His most severely damaged finger was saved, his other cuts are healing, and, while he recovers, sleeplessly, at home, he’s justifiably upset that museum officials didn’t warn visitors that a raccoon was on the loose. Why didn’t they? Don’t communities receive warnings when human convicts escape? When one of us is loose in people-inhabited areas, including a zoo, there should be an official alarm. Mr. Smith is correct that unattended children could’ve been killed. It’s most fortunate his daughter escaped with but a scratch. We’re tough and aggressive critters who break into poultry houses and eat chickens and ducks and their eggs and their feed and storm into tents when we’re hungry or merely curious.
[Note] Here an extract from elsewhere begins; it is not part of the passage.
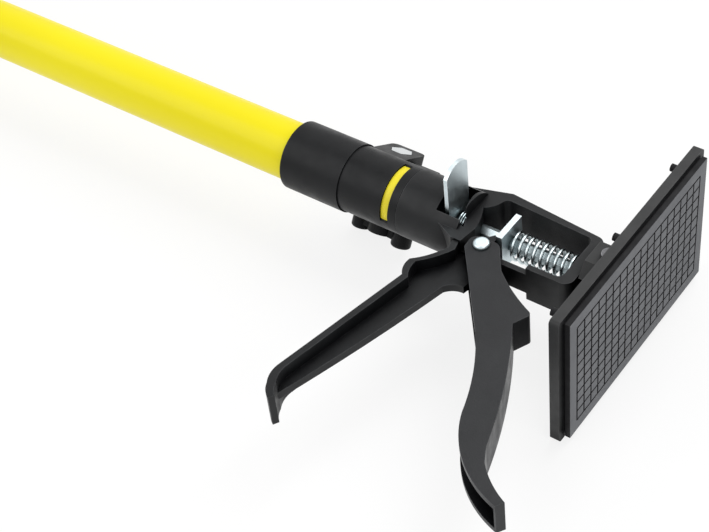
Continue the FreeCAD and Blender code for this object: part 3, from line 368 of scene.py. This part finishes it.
def makeSprings():
    for node, spec in springSpecs.items():
        piece = bpy.data.objects.new(spec["piece"], nodes[node].data.copy())
        bpy.context.scene.collection.objects.link(piece)
        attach(piece, "head")
        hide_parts(node)
        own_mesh(piece)


makeSprings()
print("springs made")

# pale ground under the lowest edge, and a plain even studio
stageSpec = {"floorHeight": -0.0402, "size": 30.0, "tone": 0.92, "matte": 0.9, "whiten": 0.82, "world": 0.46}


# 1 where the eye, a mirror or a clear piece looks straight at the surface
def seenDirectly(tree):
    rays = tree.nodes.new("ShaderNodeLightPath")
    total = rays.outputs["Is Camera Ray"]
    for name in ("Is Glossy Ray", "Is Transmission Ray"):
        both = tree.nodes.new("ShaderNodeMath")
        both.operation = "MAXIMUM"
        tree.links.new(total, both.inputs[0])
        tree.links.new(rays.outputs[name], both.inputs[1])
        total = both.outputs[0]
    return total


def makeFloor():
    spec = stageSpec
    half = spec["size"] / 2
    mesh = bpy.data.meshes.new("floor")
    corners = [(-half, -half, spec["floorHeight"]), (half, -half, spec["floorHeight"]),
               (half, half, spec["floorHeight"]), (-half, half, spec["floorHeight"])]
    mesh.from_pydata(corners, [], [(0, 1, 2, 3)])
    floor = bpy.data.objects.new("floor", mesh)
    bpy.context.scene.collection.objects.link(floor)
    material = bpy.data.materials.new("paleFloor")
    material.use_nodes = True
    tree = material.node_tree
    shader = tree.nodes["Principled BSDF"]
    shader.inputs["Base Color"].default_value = (spec["tone"],) * 3 + (1.0,)
    shader.inputs["Roughness"].default_value = spec["matte"]
    shader.inputs["Specular IOR Level"].default_value = 0.0
    glow = tree.nodes.new("ShaderNodeEmission")
    glow.inputs["Color"].default_value = (1.0, 1.0, 1.0, 1.0)
    glow.inputs["Strength"].default_value = 1.0
    share = tree.nodes.new("ShaderNodeMath")
    share.operation = "MULTIPLY"
    share.inputs[1].default_value = spec["whiten"]
    tree.links.new(seenDirectly(tree), share.inputs[0])
    blend = tree.nodes.new("ShaderNodeMixShader")
    tree.links.new(share.outputs[0], blend.inputs[0])
    tree.links.new(shader.outputs[0], blend.inputs[1])
    tree.links.new(glow.outputs[0], blend.inputs[2])
    tree.links.new(blend.outputs[0], tree.nodes["Material Output"].inputs["Surface"])
    mesh.materials.append(material)


def makeWorld():
    world = bpy.data.worlds.new("studio")
    bpy.context.scene.world = world
    world.use_nodes = True
    tree = world.node_tree
    plain = tree.nodes["Background"]
    plain.inputs["Color"].default_value = (1.0, 1.0, 1.0, 1.0)
    plain.inputs["Strength"].default_value = stageSpec["world"]
    white = tree.nodes.new("ShaderNodeBackground")
    white.inputs["Strength"].default_value = 1.0
    blend = tree.nodes.new("ShaderNodeMixShader")
    tree.links.new(seenDirectly(tree), blend.inputs[0])
    tree.links.new(plain.outputs[0], blend.inputs[1])
    tree.links.new(white.outputs[0], blend.inputs[2])
    tree.links.new(blend.outputs[0], tree.nodes["World Output"].inputs[0])


lampSpecs = {
    "keyPanel": {"at": (1.3, 1.3, 2.0), "aim": (1.05, -0.03, 0.0), "size": 1.6, "power": 36.0},
    "fillPanel": {"at": (0.1, -1.2, 1.5), "aim": (1.05, -0.03, 0.0), "size": 1.8, "power": 14.0},
    "sidePanel": {"at": (2.6, -0.6, 0.9), "aim": (1.05, -0.03, 0.0), "size": 1.2, "power": 8.0},
}


def makeLamps():
    for name, spec in lampSpecs.items():
        lamp = bpy.data.lights.new(name, "AREA")
        lamp.shape = "SQUARE"
        lamp.size = spec["size"]
        lamp.energy = spec["power"]
        item = bpy.data.objects.new(name, lamp)
        item.location = spec["at"]
        aim = Vector(spec["aim"]) - Vector(spec["at"])
        item.rotation_euler = aim.to_track_quat("-Z", "Y").to_euler()
        bpy.context.scene.collection.objects.link(item)


cameraSpec = {"at": (1.39048, -0.46455, 0.55050), "right": (0.80713, 0.58331, -0.09103),
              "up": (-0.36392, 0.61299, 0.70129), "lens": 85.23, "sensor": 36.0}


def makeCamera():
    spec = cameraSpec
    right = Vector(spec["right"]).normalized()
    up = Vector(spec["up"])
    up = (up - right * up.dot(right)).normalized()
    back = right.cross(up)
    turn = Matrix((right, up, back)).transposed().to_4x4()
    camera = bpy.data.cameras.new("camera")
    camera.lens = spec["lens"]
    camera.sensor_fit = "HORIZONTAL"
    camera.sensor_width = spec["sensor"]
    camera.clip_start = 0.01
    item = bpy.data.objects.new("camera", camera)
    item.matrix_world = Matrix.Translation(spec["at"]) @ turn
    bpy.context.scene.collection.objects.link(item)
    bpy.context.scene.camera = item


makeFloor()
makeWorld()
makeLamps()
makeCamera()
bpy.context.scene.view_settings.view_transform = "Standard"
print("stage set")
You can kill as many of us as you want – as the above-mentioned raccoon was captured and quite correctly euthanized – but all your studies have proven we instinctively increase our rate of reproduction when our numbers dwindle.
You don’t want to eliminate us anyway. We’re part of the natural balance you define and fun to shoot. Maybe there’s a sliver of luck in being selected for life in a zoo, where raccoons sometimes live for twenty years. In the wild the average is but two or three years. Also, this zoo offers a cage that I call rural chic, featuring several hollowed out sections of trees that we favor, both vertical and horizontal, branches to walk on, a very fine stone wading pool, and hammocks where my two fellow raccoons are lounging today. I commend people for offering us a finer prison than we would ever offer you. But I cannot forget that your bald eagle, so noble when viewed straight on yet so sad in profile, will never soar again, nor will the four-hundred-fifty pound brown bear lumber through a forest, nor the bobcats dash across mountains, pouncing on prey. That’s why I think you should forever close all zoos. If you want to see animals, visit them in the wild.